TASK BRIEF: Take the listing and print it in full, exactly as given.

INFORMATION SUPPLIED:
★ ★ ★
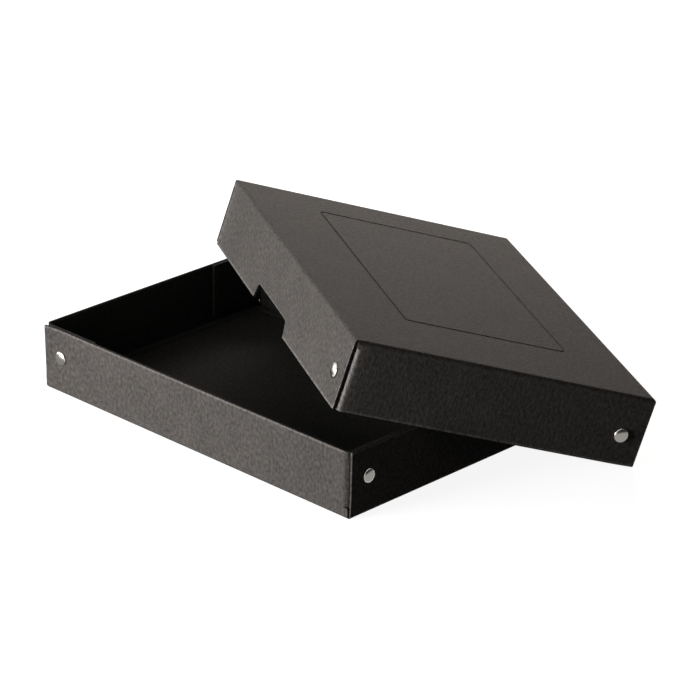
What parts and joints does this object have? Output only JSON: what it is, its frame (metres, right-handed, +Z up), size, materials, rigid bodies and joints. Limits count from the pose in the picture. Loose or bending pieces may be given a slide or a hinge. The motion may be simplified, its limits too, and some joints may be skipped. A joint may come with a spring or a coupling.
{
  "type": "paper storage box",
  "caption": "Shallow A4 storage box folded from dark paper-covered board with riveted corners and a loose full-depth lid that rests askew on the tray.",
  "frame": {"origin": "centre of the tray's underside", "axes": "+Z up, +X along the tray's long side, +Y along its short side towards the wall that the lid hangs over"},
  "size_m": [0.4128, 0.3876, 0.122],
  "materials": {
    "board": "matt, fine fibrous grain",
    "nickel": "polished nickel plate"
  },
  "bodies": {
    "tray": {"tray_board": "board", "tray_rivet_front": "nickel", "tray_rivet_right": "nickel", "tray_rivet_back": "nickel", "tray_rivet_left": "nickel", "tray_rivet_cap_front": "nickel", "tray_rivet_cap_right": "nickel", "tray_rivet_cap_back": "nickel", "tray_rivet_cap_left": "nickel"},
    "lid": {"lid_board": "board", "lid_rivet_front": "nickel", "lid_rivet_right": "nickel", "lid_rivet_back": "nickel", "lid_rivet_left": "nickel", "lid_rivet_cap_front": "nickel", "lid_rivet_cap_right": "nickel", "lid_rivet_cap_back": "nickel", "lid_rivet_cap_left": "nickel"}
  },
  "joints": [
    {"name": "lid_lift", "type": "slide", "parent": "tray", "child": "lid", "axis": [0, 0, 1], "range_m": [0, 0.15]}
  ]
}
★ ★ ★
TASK RESULT:
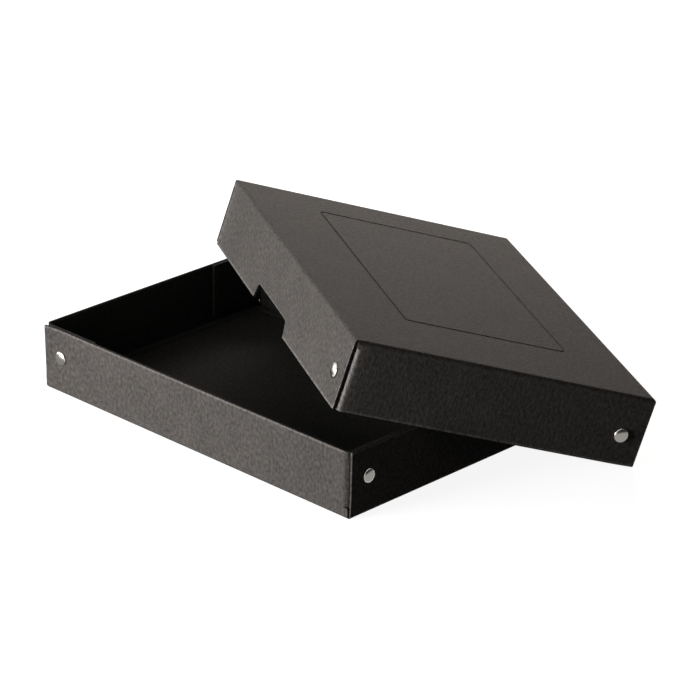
What parts and joints does this object have? Output only JSON: what it is, its frame (metres, right-handed, +Z up), size, materials, rigid bodies and joints. Limits count from the pose in the picture. Loose or bending pieces may be given a slide or a hinge. The motion may be simplified, its limits too, and some joints may be skipped. A joint may come with a spring or a coupling.
{
  "type": "paper storage box",
  "caption": "Shallow A4 storage box folded from dark paper-covered board with riveted corners and a loose full-depth lid that rests askew on the tray.",
  "frame": {"origin": "centre of the tray's underside", "axes": "+Z up, +X along the tray's long side, +Y along its short side towards the wall that the lid hangs over"},
  "size_m": [0.4128, 0.3876, 0.122],
  "materials": {
    "board": "matt, fine fibrous grain",
    "nickel": "polished nickel plate"
  },
  "bodies": {
    "tray": {"tray_board": "board", "tray_rivet_front": "nickel", "tray_rivet_right": "nickel", "tray_rivet_back": "nickel", "tray_rivet_left": "nickel", "tray_rivet_cap_front": "nickel", "tray_rivet_cap_right": "nickel", "tray_rivet_cap_back": "nickel", "tray_rivet_cap_left": "nickel"},
    "lid": {"lid_board": "board", "lid_rivet_front": "nickel", "lid_rivet_right": "nickel", "lid_rivet_back": "nickel", "lid_rivet_left": "nickel", "lid_rivet_cap_front": "nickel", "lid_rivet_cap_right": "nickel", "lid_rivet_cap_back": "nickel", "lid_rivet_cap_left": "nickel"}
  },
  "joints": [
    {"name": "lid_lift", "type": "slide", "parent": "tray", "child": "lid", "axis": [0, 0, 1], "range_m": [0, 0.15]}
  ]
}